DATASET EXCERPTS
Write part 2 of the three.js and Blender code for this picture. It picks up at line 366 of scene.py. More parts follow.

...

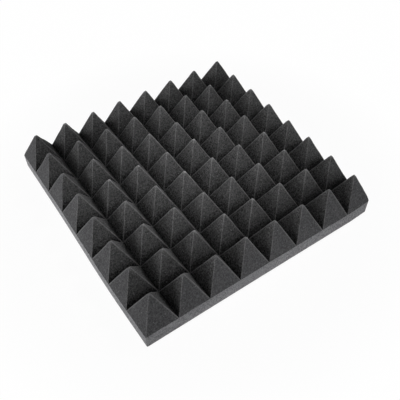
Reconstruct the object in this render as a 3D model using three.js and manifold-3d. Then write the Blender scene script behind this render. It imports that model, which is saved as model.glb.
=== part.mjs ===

--

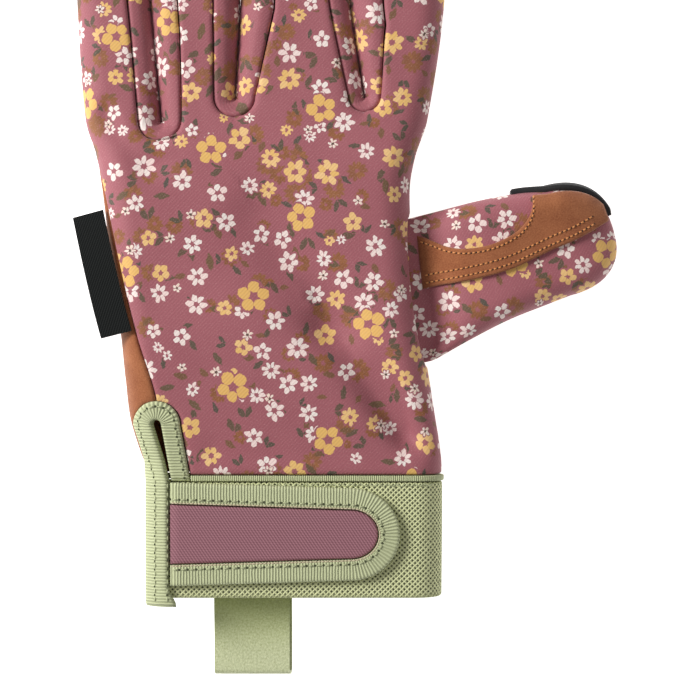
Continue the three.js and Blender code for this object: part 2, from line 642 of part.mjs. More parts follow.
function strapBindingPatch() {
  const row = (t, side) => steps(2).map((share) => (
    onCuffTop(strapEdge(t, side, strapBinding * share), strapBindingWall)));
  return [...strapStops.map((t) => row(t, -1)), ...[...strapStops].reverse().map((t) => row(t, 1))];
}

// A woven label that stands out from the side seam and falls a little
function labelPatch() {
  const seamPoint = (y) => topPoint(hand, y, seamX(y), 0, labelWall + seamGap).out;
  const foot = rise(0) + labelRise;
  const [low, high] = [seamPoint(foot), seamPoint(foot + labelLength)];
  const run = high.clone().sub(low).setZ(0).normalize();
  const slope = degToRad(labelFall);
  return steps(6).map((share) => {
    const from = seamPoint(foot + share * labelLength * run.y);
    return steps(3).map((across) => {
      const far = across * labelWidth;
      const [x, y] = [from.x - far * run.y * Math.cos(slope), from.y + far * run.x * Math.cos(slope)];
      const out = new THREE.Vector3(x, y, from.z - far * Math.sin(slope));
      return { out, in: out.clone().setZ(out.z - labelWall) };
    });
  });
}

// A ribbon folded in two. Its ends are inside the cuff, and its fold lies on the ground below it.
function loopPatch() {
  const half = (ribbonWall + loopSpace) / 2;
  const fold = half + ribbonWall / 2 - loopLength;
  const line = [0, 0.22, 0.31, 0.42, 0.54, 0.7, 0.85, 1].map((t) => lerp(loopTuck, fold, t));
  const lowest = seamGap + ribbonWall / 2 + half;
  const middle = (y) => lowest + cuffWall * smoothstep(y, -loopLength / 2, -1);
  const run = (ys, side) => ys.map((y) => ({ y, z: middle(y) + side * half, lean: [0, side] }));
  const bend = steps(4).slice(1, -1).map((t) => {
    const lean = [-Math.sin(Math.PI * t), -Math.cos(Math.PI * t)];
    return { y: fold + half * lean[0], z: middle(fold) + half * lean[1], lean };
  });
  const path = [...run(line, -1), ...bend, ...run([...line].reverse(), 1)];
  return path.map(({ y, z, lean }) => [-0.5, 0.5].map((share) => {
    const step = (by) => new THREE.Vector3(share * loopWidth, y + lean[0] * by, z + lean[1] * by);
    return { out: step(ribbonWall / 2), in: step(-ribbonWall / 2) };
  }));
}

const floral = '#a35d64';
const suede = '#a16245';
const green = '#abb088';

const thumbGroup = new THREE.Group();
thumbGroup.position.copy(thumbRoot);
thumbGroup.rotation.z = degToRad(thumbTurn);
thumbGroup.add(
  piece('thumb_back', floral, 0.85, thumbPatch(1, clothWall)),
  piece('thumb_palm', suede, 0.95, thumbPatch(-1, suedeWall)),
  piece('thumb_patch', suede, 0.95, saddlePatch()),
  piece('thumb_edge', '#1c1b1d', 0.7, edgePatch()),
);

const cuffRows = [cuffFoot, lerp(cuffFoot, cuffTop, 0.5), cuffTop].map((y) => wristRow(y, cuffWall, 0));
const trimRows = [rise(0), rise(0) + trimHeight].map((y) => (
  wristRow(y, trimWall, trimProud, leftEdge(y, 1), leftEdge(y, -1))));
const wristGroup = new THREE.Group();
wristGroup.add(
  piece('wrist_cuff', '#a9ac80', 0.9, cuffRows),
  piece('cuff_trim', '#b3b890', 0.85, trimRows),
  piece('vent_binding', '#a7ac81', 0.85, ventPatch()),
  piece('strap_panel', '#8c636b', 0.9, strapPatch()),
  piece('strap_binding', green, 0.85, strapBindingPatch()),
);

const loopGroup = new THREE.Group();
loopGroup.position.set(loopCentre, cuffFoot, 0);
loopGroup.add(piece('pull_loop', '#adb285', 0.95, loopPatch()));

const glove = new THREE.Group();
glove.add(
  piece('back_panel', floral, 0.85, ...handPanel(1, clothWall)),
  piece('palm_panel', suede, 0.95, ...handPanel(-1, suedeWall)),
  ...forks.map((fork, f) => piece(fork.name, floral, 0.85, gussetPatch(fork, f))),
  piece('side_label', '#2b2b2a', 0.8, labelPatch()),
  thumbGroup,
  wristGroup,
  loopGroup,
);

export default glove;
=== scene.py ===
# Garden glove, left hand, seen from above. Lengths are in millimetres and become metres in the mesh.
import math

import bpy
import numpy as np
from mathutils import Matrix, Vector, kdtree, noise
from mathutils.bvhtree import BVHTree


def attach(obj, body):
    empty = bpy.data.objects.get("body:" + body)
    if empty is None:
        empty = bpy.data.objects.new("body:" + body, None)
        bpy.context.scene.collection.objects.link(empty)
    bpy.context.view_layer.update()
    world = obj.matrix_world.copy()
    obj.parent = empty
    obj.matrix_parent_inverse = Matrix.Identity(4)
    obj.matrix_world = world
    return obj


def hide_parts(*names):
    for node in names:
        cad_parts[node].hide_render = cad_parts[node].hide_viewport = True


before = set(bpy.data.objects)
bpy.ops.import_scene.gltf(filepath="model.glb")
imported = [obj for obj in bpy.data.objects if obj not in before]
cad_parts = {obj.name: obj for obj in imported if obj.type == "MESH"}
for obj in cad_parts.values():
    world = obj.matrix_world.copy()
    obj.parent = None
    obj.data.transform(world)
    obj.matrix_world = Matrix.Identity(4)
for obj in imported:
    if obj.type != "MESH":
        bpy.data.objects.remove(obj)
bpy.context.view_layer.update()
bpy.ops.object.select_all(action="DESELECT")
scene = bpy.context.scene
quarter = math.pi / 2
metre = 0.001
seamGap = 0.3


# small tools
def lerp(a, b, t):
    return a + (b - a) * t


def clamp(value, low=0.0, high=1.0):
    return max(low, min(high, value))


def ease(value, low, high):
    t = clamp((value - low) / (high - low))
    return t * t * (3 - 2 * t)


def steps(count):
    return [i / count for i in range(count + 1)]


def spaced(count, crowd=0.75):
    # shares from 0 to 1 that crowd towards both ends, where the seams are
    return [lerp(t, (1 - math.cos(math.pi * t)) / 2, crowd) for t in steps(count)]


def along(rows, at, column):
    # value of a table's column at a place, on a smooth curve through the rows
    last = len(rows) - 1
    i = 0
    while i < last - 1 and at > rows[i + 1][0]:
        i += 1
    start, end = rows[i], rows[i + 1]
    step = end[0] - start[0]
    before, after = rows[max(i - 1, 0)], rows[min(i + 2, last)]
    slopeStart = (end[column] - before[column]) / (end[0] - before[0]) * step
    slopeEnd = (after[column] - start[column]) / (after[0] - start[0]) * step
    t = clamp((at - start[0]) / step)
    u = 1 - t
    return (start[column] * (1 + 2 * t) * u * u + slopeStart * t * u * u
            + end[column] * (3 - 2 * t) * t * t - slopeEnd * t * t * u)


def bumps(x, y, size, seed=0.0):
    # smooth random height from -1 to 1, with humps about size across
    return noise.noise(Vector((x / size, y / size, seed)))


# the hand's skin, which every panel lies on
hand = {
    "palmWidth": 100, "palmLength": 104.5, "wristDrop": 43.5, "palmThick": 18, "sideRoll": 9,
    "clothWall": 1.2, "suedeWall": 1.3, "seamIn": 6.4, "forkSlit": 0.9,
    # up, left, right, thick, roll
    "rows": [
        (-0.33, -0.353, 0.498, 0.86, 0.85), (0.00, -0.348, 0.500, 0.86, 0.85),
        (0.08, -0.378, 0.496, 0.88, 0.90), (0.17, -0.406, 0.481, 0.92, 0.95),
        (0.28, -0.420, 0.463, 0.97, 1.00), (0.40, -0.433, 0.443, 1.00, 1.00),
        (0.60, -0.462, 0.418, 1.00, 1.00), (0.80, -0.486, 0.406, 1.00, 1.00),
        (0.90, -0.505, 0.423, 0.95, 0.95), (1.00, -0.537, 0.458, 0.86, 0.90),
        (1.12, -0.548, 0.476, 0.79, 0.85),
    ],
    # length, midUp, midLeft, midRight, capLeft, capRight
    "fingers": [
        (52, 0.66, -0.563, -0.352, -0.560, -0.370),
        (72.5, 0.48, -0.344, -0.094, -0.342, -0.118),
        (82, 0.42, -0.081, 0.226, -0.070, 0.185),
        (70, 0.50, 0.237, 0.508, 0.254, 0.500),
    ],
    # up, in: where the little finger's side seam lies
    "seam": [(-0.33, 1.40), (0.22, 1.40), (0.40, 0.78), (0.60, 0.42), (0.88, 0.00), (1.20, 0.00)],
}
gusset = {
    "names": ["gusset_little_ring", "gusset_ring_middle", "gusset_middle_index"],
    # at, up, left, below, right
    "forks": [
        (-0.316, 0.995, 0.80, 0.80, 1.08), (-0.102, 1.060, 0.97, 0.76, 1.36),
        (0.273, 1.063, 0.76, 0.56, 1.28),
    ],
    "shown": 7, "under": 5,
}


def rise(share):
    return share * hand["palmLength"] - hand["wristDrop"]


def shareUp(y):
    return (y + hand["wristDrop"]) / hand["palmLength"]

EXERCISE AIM
From the listing above, output exactly the run of lines that starts with the line containing "const loopGroup = new THREE.Group();" and ends with the line containing "obj.matrix_world = world".

SOLUTION FOR THIS PROBLEM
const loopGroup = new THREE.Group();
loopGroup.position.set(loopCentre, cuffFoot, 0);
loopGroup.add(piece('pull_loop', '#adb285', 0.95, loopPatch()));

const glove = new THREE.Group();
glove.add(
  piece('back_panel', floral, 0.85, ...handPanel(1, clothWall)),
  piece('palm_panel', suede, 0.95, ...handPanel(-1, suedeWall)),
  ...forks.map((fork, f) => piece(fork.name, floral, 0.85, gussetPatch(fork, f))),
  piece('side_label', '#2b2b2a', 0.8, labelPatch()),
  thumbGroup,
  wristGroup,
  loopGroup,
);

export default glove;
=== scene.py ===
# Garden glove, left hand, seen from above. Lengths are in millimetres and become metres in the mesh.
import math

import bpy
import numpy as np
from mathutils import Matrix, Vector, kdtree, noise
from mathutils.bvhtree import BVHTree


def attach(obj, body):
    empty = bpy.data.objects.get("body:" + body)
    if empty is None:
        empty = bpy.data.objects.new("body:" + body, None)
        bpy.context.scene.collection.objects.link(empty)
    bpy.context.view_layer.update()
    world = obj.matrix_world.copy()
    obj.parent = empty
    obj.matrix_parent_inverse = Matrix.Identity(4)
    obj.matrix_world = world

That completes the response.